Tout l'aspect mythologique de la version franco-italienne est gommé au profit d'une banale aventure fantastique. Ainsi Illius (Hyllos, ou Illo dans la V.It.) n'est plus le fils d'Hercule, mais son jeune frère; les tripatouillages sont tels que la fiche artistique du press-book A.I.P. n'est qu'un tissu d'erreurs et de confusions. Quant aux Enfers grecs, où Cottafavi (4) avait - il faut bien le dire - négligé de faire figurer la foule des âmes des damnés, ils ne sont plus le séjour des morts, mais la Caverne des Horreurs, «The Cave of Horrors», certes toujours hantées par Cerbère et la Chauve-Souris géante, auxquels est venu s'adjoindre le fameux Dragon auquel fait référence le titre USA.
En quoi consiste le nouveau montage ? Deux séquences nouvelles, tournées avec le concours de Mark Forest et d'Eleonora Ruffo. La première intervient tout au début du film, lors de la descente d'Emilius-Goliath [Hercule] dans le monde souterrain et a pour but de nous présenter le Dragon; la présence de deux soldats mycéniens [œchaliens] déambulant dans un couloir suggère que ce lieu d'horreur était sous le contrôle séculier d'Eurystheus [Eurytos]. La seconde est insérée après la scène du Puits aux Serpents, où est descendue Alcinoé. Apprenant que l'armée thébaine conduite par Antonius [Androclès] approche de sa forteresse, Eurysthée fait livrer Déjanire en pâture à l'immonde reptile. Descendu une seconde fois dans la «Cave of Horrors» en vue de saper les murailles de la ville ennemie (5), Emilius-Goliath écrase la tête du monstre sous un bloc de mousse synthétique, puis - ayant délivré son épouse et liquidé quelques sentinelles qui passaient par là - il se rend dans la partie des grottes censées se trouver sous les murs de Mycènes. Là, fracassant les colonnes stalagmitiques, Emilius provoque leur effondrement, ce qui permet à Antonius et sa cavalerie d'investir la cité.
L'un dans l'autre, le film de Cottafavi a subi moins de dégâts que, par exemple, le japonais Gojira (1954) «américanisé» par le distributeur USA Joe Levine (6). Encore Levine aurait-il quelqu'excuse culturelle de vouloir remplacer le héros «jaune» par un blanc, à une époque où les blessures de la Guerre du Pacifique n'étaient pas tout-à-fait cicatrisées. Et aussi de gommer les allusions à Hiroshima. Mais dans le cas du film italien, la dévaluation d'un film mythologique en film fantastique ne se justifie pas - sauf qu'A.I.P. avait vraisemblablement dû s'associer à la production du film avant que soit donné le premier tour de manivelle, et obtenu le tournage de scènes additionnelles à Rome, avec les acteurs originaux (7).

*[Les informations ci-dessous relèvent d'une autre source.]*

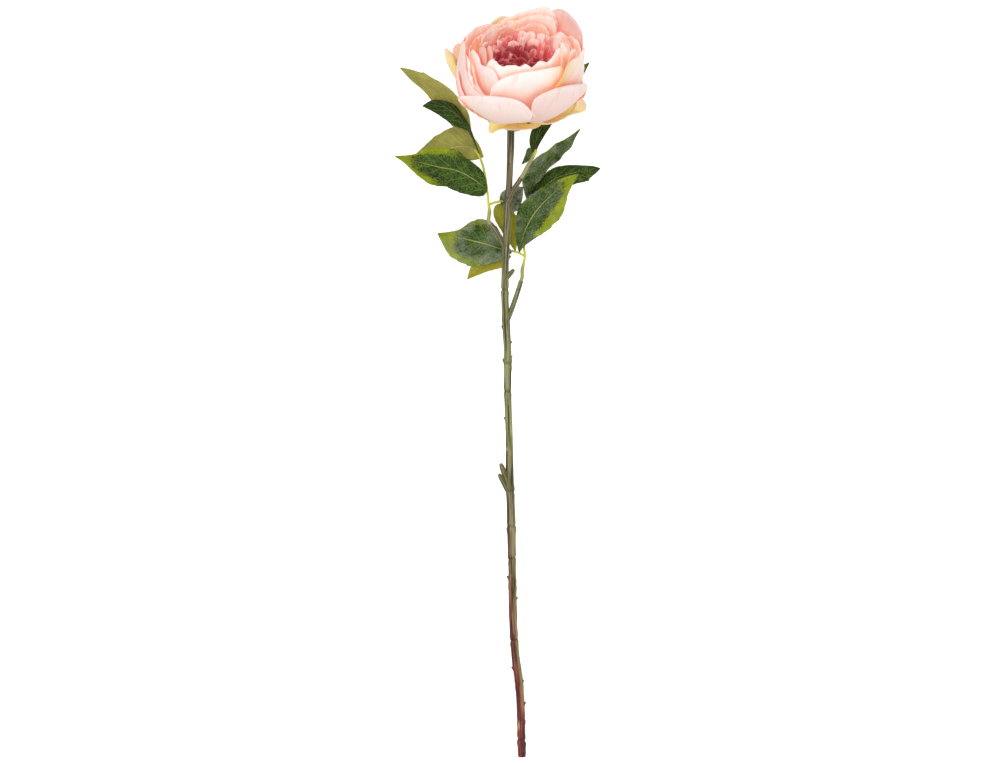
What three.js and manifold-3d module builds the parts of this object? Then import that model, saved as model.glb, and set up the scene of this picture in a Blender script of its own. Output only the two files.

Quelles qu'en aient été les raisons, Hercule, Outre-Atlantique, ne devint certainement pas Emiliano/Goliath à la seule fin de préserver le caractère mythologique du personnage, comme l'a affirmé l'auteur anonyme de «The Monsters of Hercules» (8). Selon lui, Mark Forest était aussi inexpressif qu'un «bouton de porte en cuivre», d'où que le distributeur aurait voulu préserver le caractère d'Hercule ! Absurde.
Une rivalité commerciale entre deux distributeurs américains est plus vraisemblable.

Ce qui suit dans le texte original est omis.